Le point de vue du narrateur sur l’ « affaire » est  totalement subjectif, celui-ci étant non seulement amoureux du personnage à l’origine des «évènements» mais également en pleine crise d’adolescence à l’époque. Le problème est que sa vision biaisée de l’histoire, si elle est intéressante, se révèle à la longue un peu fatigante pour le lecteur.

Le jeune Henry est donc en pleine crise d’adolescence, rejetant son père et ce qu’il incarne, s’ennuyant ferme dans sa vie.
Il est tout émoustillé en voyant débarquer une belle jeune femme à l’air romantique et bohème, ayant connu les mystères de la lointaine Afrique et les charmes enivrants de la vieille Europe.
Le jeune homme romantique qu’est Henry va à la fois tomber amoureux sans se l’avouer de sa charmante professeur, et vibrer pour l’amour naissant entre elle et son collègue.
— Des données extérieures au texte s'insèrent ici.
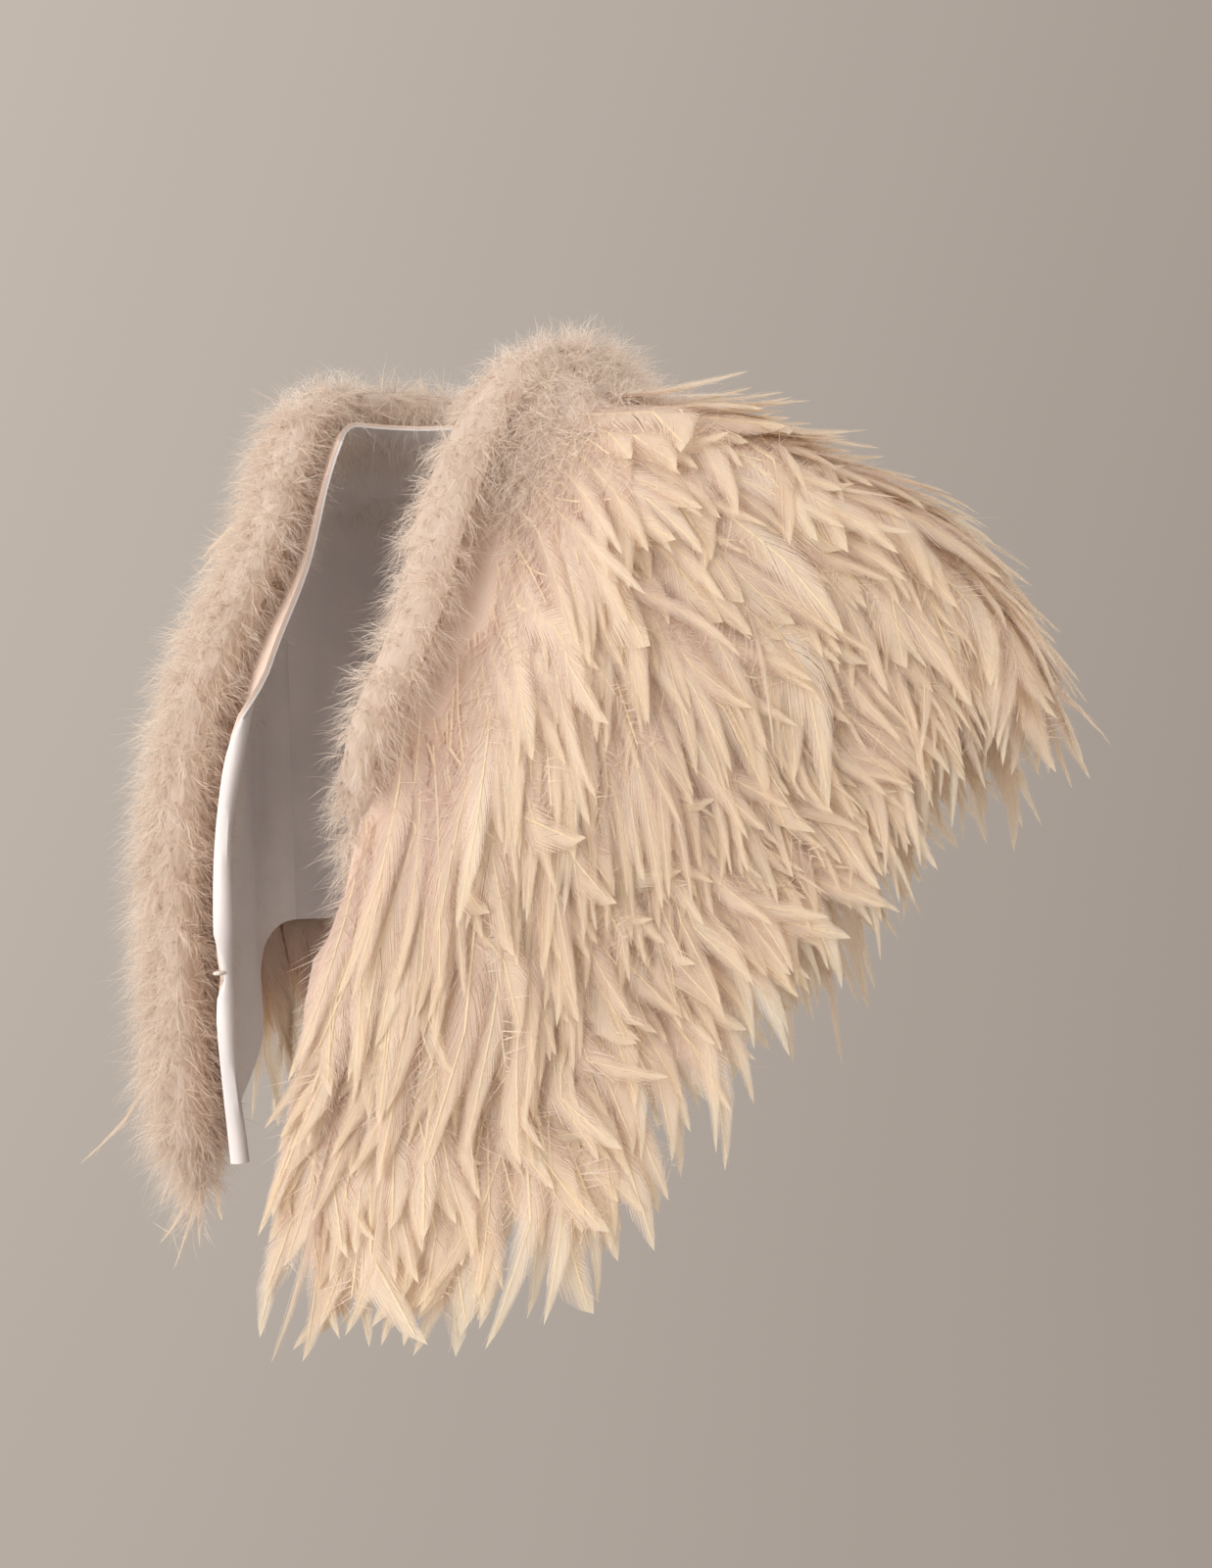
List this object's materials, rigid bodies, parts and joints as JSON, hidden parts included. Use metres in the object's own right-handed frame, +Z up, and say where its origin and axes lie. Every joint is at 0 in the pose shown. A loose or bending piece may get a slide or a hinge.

Mis à part les continuels rappels de l’auteur, à travers la voix du narrateur, nous annonçant que tout ce qu’il décrit constitue les prémices d’une abominable tragédie criminelle qui a détruit plusieurs vies, on a plutôt l’impression de lire uniquement une histoire d’amour (certes bien écrite) et non pas un roman policier.
Ainsi, on assiste à l’attirance qui croit crescendo entre Mlle Channing et Mr Reed et à la fascination d’Henry pour ceux qui incarnent pour lui des figures romantiques.
Le souci est qu’au bout de 300 pages, on n’a pas le début du commencement d’une intrigue policière à se mettre sous la dent (exception faite donc des « teasers » de l’auteur). Cette absence d’histoire criminelle est quand même assez gênante pour un roman policier, qui plus est auréolé d’un prix prestigieux.
On se prend même parfois (coupablement) à supplier intérieurement les personnages de commettre un crime (même un petit vol à l’arraché ou un simple acte de vandalisme), afin de pouvoir s’extirper pendant quelques pages au moins de ce qui n’est finalement qu’une simple histoire d’adultère racontée par un adolescent romantique des années vingt.

Rassurez-vous tout de même, un  élément criminel finira par surgir en toute fin de livre (mais qui de mon point de vue ne suffit pas à faire de ce livre un roman policier à proprement parler). Mais que ce fut long à venir !

Tout n’est toutefois pas à jeter dans ce livre. Il est très bien écrit, et l’on sent malgré ses nombreux défauts que son auteur a du potentiel, potentiel qui si l’on en croit la critique s’est visiblement exprimé dans ses romans suivants.

Une déception donc, et surtout comme je l’ai écrit plus haut un livre qui nous laisse dubitatifs, mais un auteur à qui, à l’occasion, nous donnerons une seconde chance.